╭──

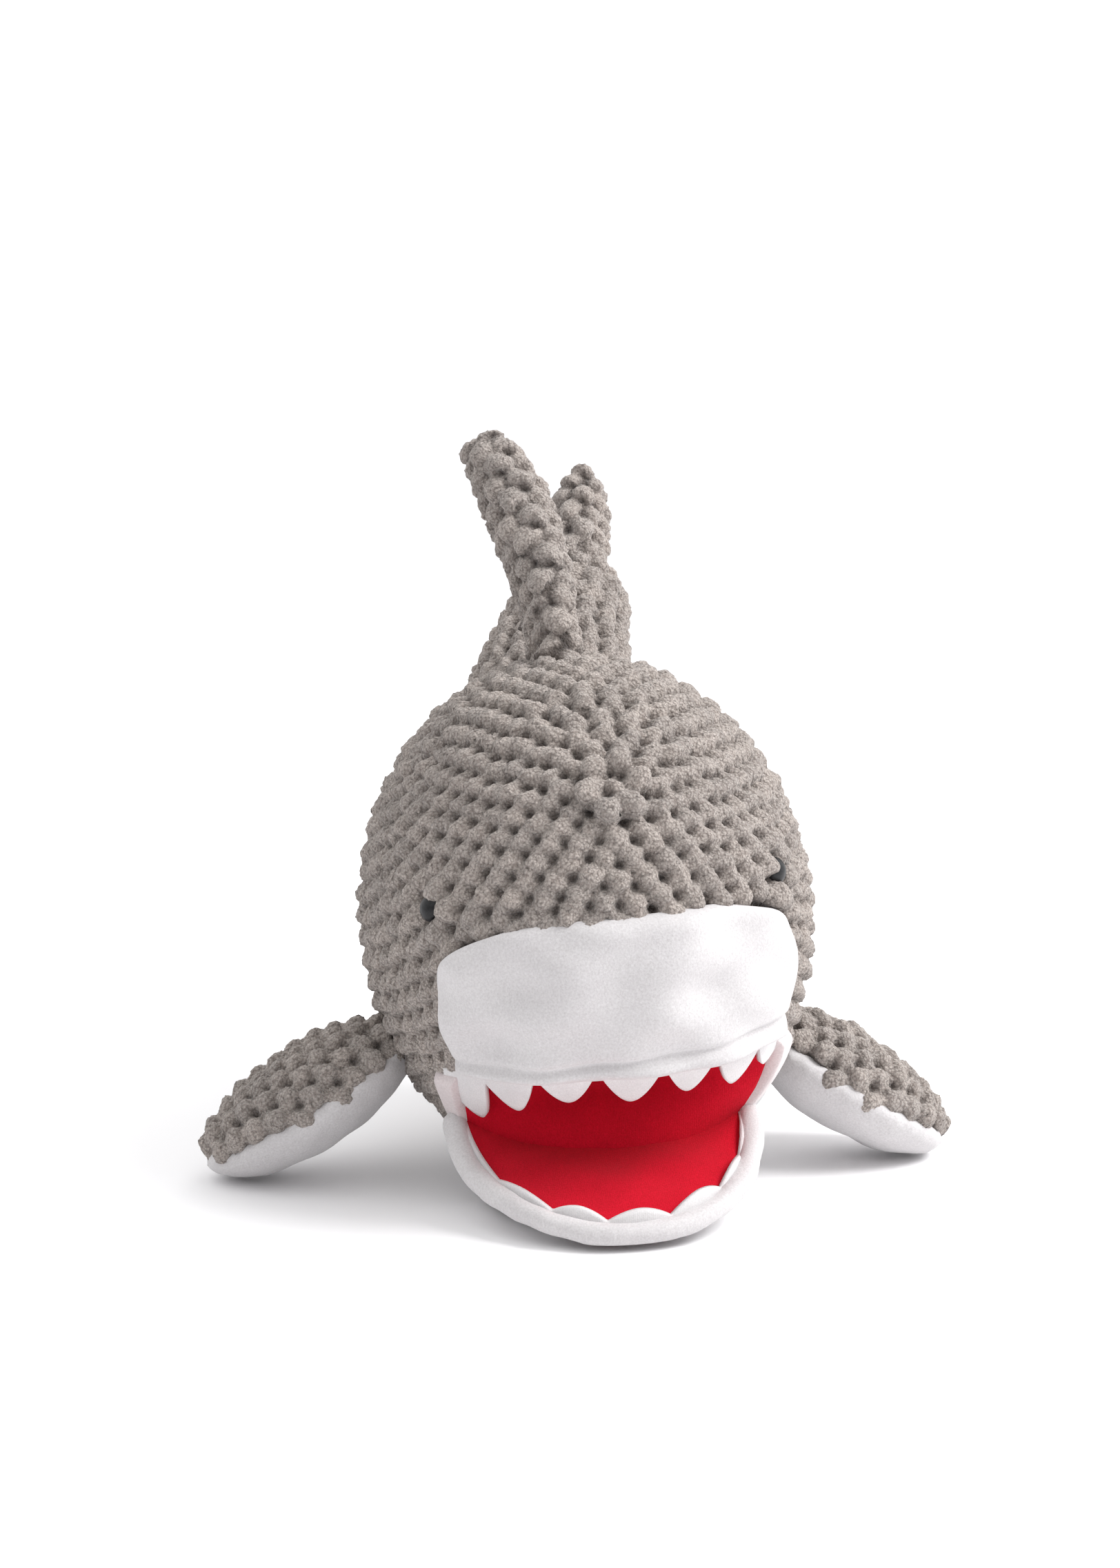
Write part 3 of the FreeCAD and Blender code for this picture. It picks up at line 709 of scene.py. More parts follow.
SNOUT_LEFT, SNOUT_RIGHT = -49.5, 52.5
SNOUT_BOTTOM, SNOUT_TOP = 57.0, 119.5
MM_PER_DEGREE = 1.6
CHEEK_BACK_Y = -46.0
MOUTH_SIDE_ANGLE, CHEEK_SIDE_ANGLE = 54.0, 59.5
SNOUT_OVERLAP = 3.4
BELLY_TOP = 20.0
BELLY_CLIMB = 13.0


def belly_top(x, y):
    """The height of the belly panel's edge, which climbs towards the mouth."""
    forward = (EGG_CENTRE[1] - y) / EGG_HALF[1]
    forward = forward / np.maximum(np.hypot(x / EGG_HALF[0], forward), 1e-6)
    return BELLY_TOP + BELLY_CLIMB * smoothstep(-0.1, 0.5, forward)


def egg_point(around, height, out):
    """The body's surface at an angle round from the nose and a height, moved out along its normal."""
    around = np.radians(np.asarray(around, dtype=float))
    height = np.asarray(height, dtype=float)
    level = np.sqrt(np.maximum(1.0 - ((height - EGG_CENTRE[2]) / EGG_HALF[2]) ** 2, 0.0))
    x = EGG_HALF[0] * level * np.sin(around)
    y = -EGG_HALF[1] * level * np.cos(around)
    offset = np.stack((x, y, height - EGG_CENTRE[2]), axis=-1)
    normal = unit(offset / EGG_HALF**2)
    return lean(EGG_CENTRE + offset + np.asarray(out, dtype=float)[..., None] * normal)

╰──

▶ [EXERCISE INSTRUCTIONS]:
Set down, exactly as written, each line of the data from its opening line through the one containing "return BELLY_TOP +". Output nothing more.

▶ [ANSWER TO THE PROBLEM]:
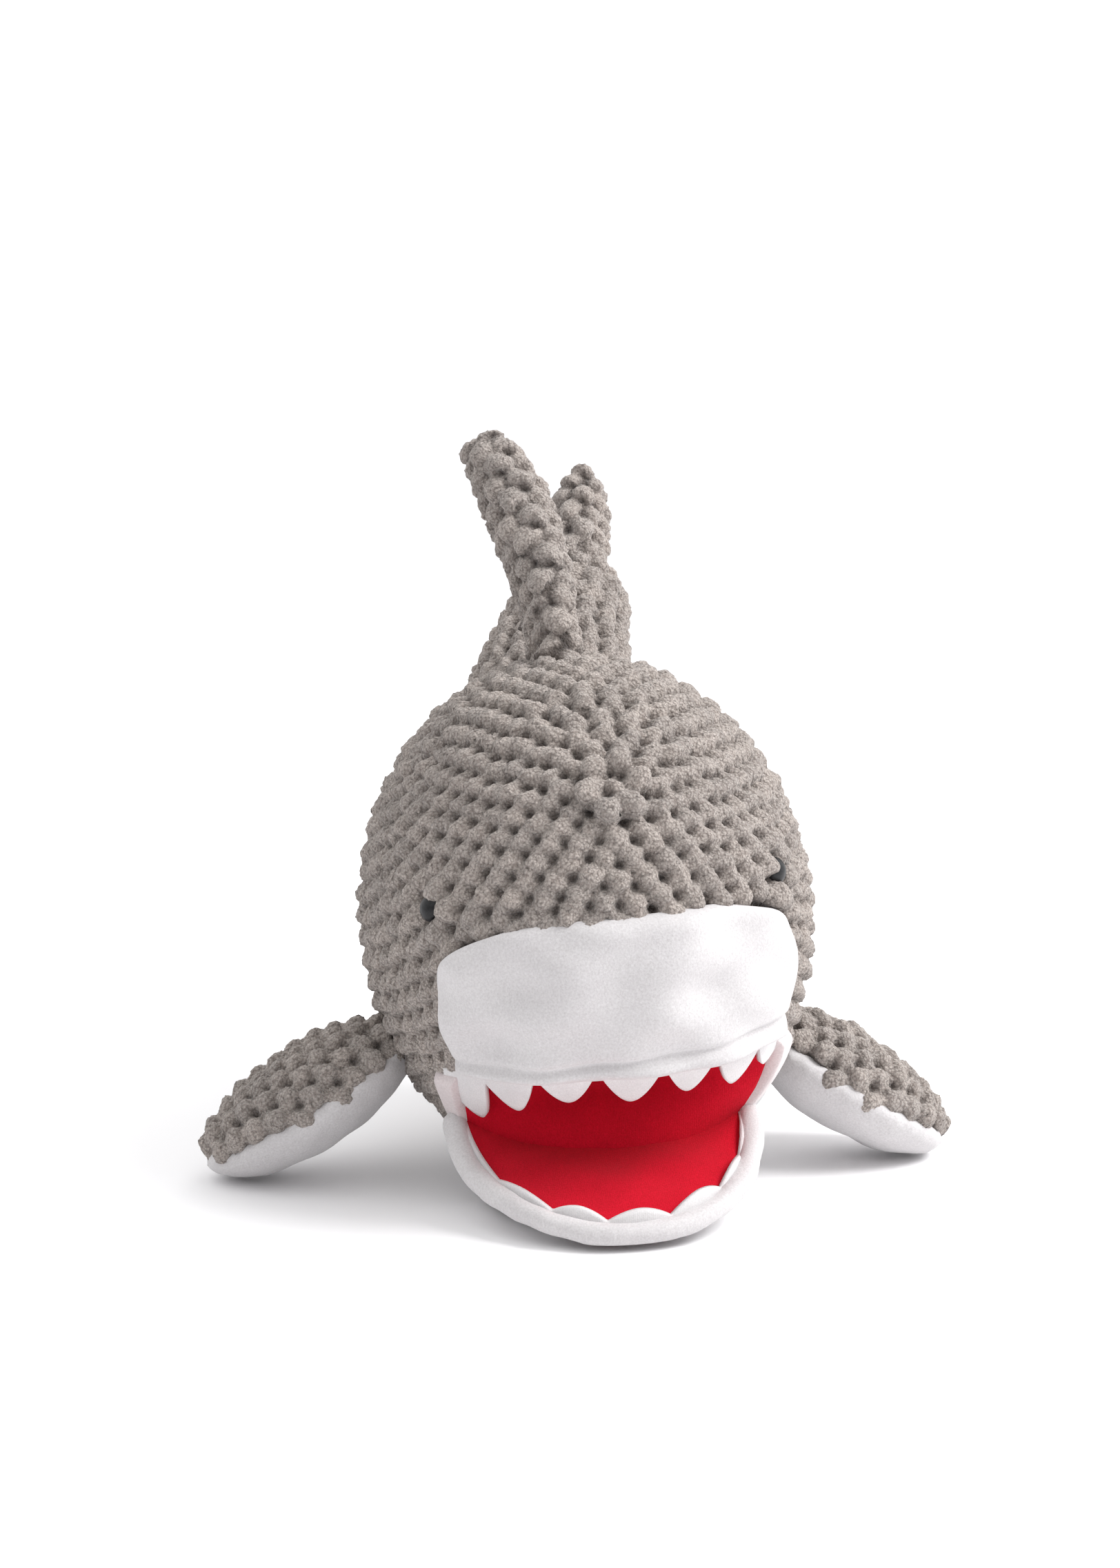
Write part 3 of the FreeCAD and Blender code for this picture. It picks up at line 709 of scene.py. More parts follow.
SNOUT_LEFT, SNOUT_RIGHT = -49.5, 52.5
SNOUT_BOTTOM, SNOUT_TOP = 57.0, 119.5
MM_PER_DEGREE = 1.6
CHEEK_BACK_Y = -46.0
MOUTH_SIDE_ANGLE, CHEEK_SIDE_ANGLE = 54.0, 59.5
SNOUT_OVERLAP = 3.4
BELLY_TOP = 20.0
BELLY_CLIMB = 13.0


def belly_top(x, y):
    """The height of the belly panel's edge, which climbs towards the mouth."""
    forward = (EGG_CENTRE[1] - y) / EGG_HALF[1]
    forward = forward / np.maximum(np.hypot(x / EGG_HALF[0], forward), 1e-6)
    return BELLY_TOP + BELLY_CLIMB * smoothstep(-0.1, 0.5, forward)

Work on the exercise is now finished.